Draw.io is pretty great for diagrams.
Wiki.js can embed them too.
Syncthing, runs in background, synchronises everything between machines. Use it on my phone, tablet, NAS, desktop, Steam Deck.
This is not a very popular app, but I use it all the time. Full disclosure, this is my own app, but it’s free and open source.
It’s for transferring and managing files and folders over your local network. I use it whenever I need to just ad-hoc move files between things.
It also has an older brother if you need a permanent WebDAV server:
Looks cool! How does it compare to something like Warpinator?
I use droposs.org to handle the family’s games.
Streamlink (with mpv) allows watching Twitch streams with all the benefits of a real media player (like hardware video decoding) and without all the extra junk that occupies the Twitch web interface. It can also stream from YouTube and various other sites, record, and probably has a few more features that I haven’t discovered yet.
autokey — a recent “autohotkey” sort of thing for linux. It comes to mind since I recently had to find a replacement for the one I’d used previously which died of bitrot. Mostly I just use it for app-specific key remapping for Firefox so that I can disable its ^W which I only ever hit accidentally when it was possible.

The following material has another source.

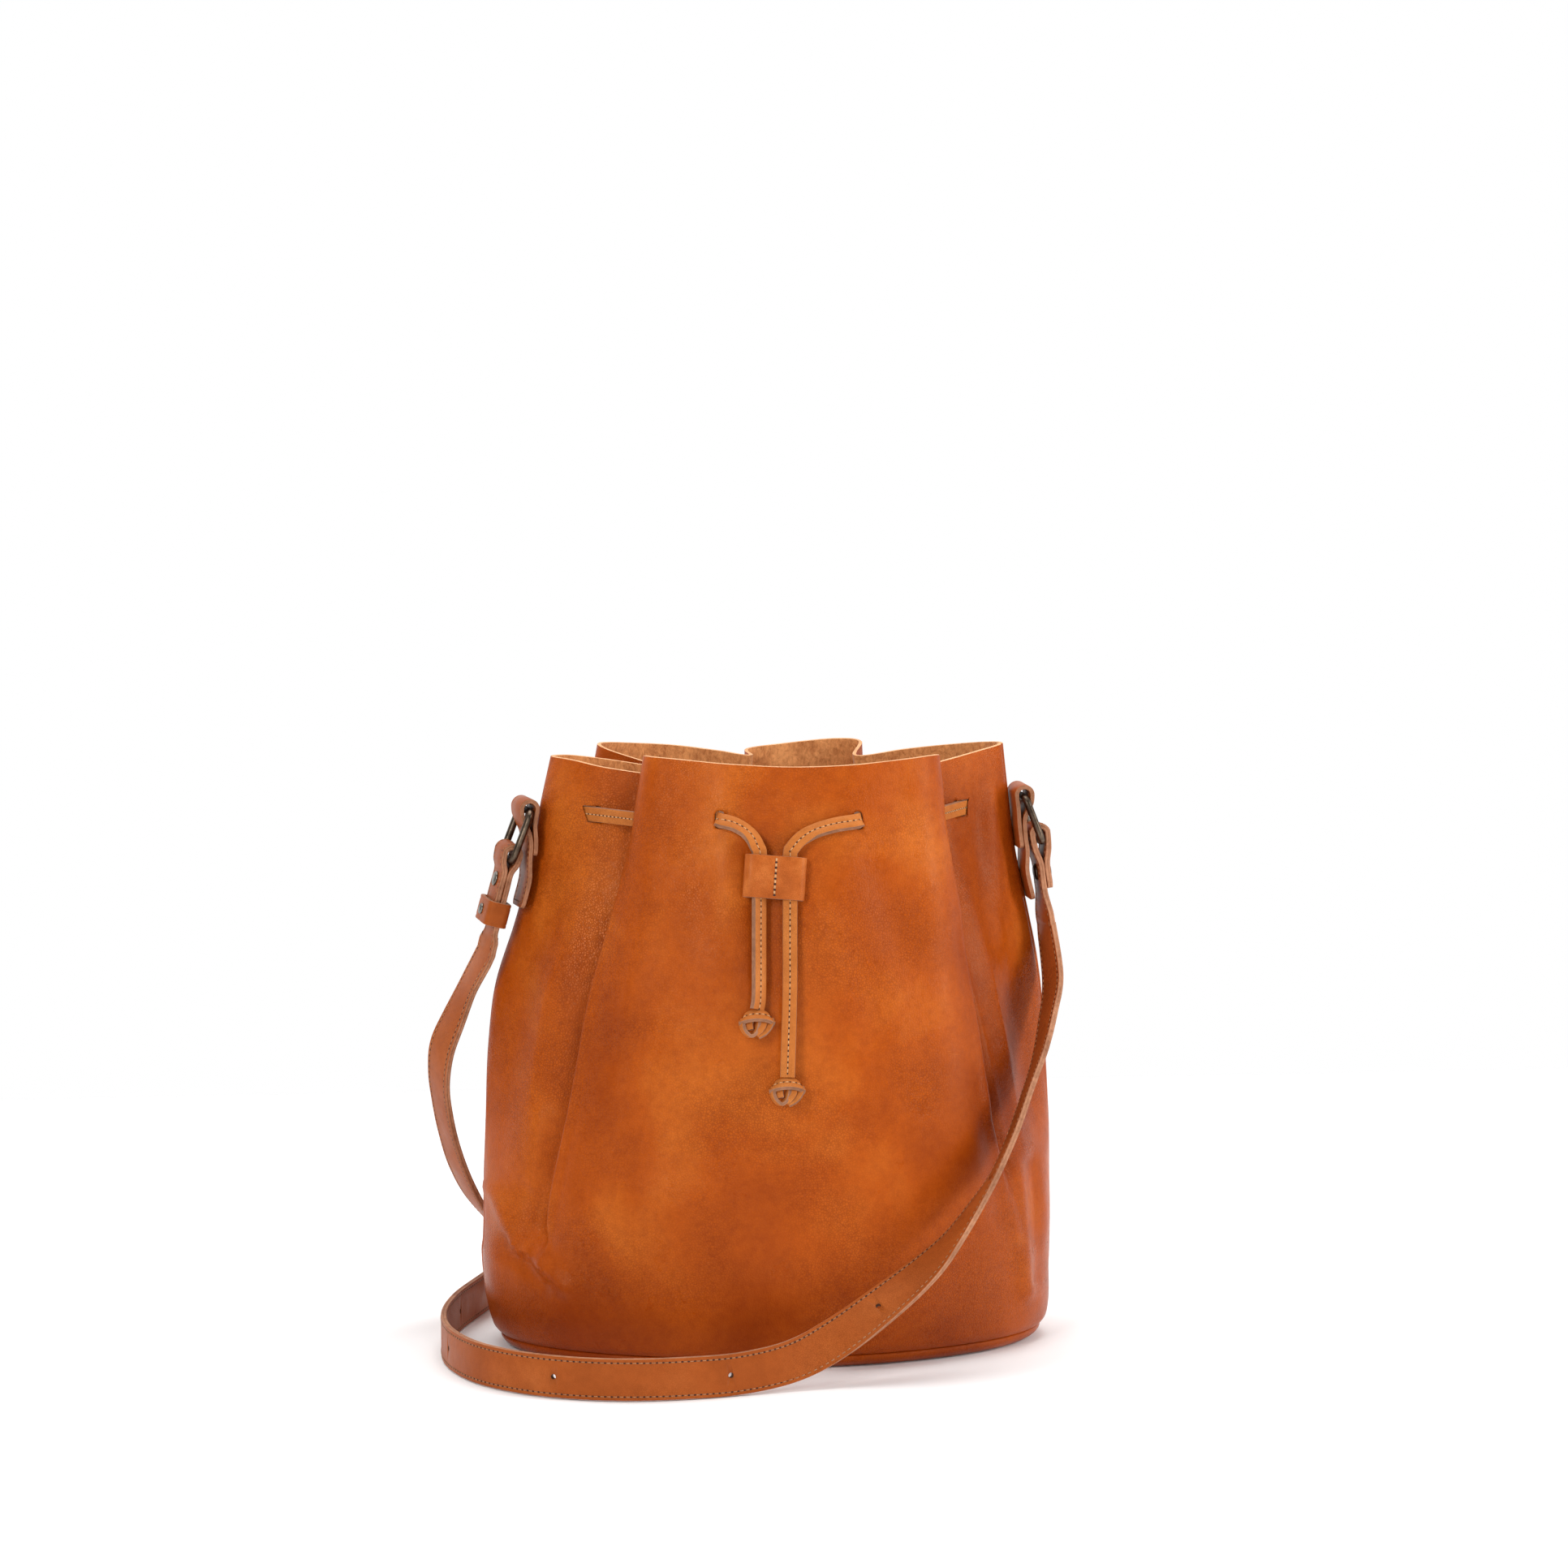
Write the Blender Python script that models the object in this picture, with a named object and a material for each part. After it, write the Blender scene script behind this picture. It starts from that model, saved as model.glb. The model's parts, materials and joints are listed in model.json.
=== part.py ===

I have to give a shout to starship.
I’m in the terminal all day, and with all the context switching from interruptions and meetings, having all the terminal context in my face really helps me settle back into the groove.
Sure there are dozens of other ways to do this, but a little config for a hundred different tools, all of which is customizable, makes it a pretty easy choice for me.
I’ll give a second shout for tig. Ncurses git interface with vim-like navigation makes exploring, staging, stashing, etc. super easy and way faster than the CLI. Certainly not a replacement, but a magical enhancement.
I think Cherrytree is my most important app. It’s primarily for making hierarchical lists but you can hyperlink between nodes and to external files and URLs and you can insert files, images and tables. I pretty much use it for organising my entire life and archiving important files, links and documents. The database is a single file (which you can have encrypted), so it’s super portable and you can sync it between devices. You can easily theme it yourself too (the default theme/icons looks quite old school).
I also love GIMP 3.0
I really like logseq for my personal knowledge base, notes, and in general magaging things from to-dos, reading lists or personal projects.
The way you can structure information relationally, and espetially the “referenced from” preview that’s on each page makes it really easy to get an overwiev of something, and the query language to make your of previews (such as, list every unfinished to-do with a deadline this week) makes it a pretty powerfull tool.
Figuring out syncing, especially on mobile, took some time, since it lives in a git repo, but there are some plugins for it on PC and on mobile I just use Termux with CLI git.
Syncplay allows watching movies with remote groups of friends, by synchronizing everyone’s playback and pause buttons. Rather than depending on a streaming service, it depends on everyone having a copy of the movie. I use it with Mumble voice chat, so we can all hear each other’s comments while watching.
I use Fortune a lot at the terminal, even though it’s usefulness is questionable at best.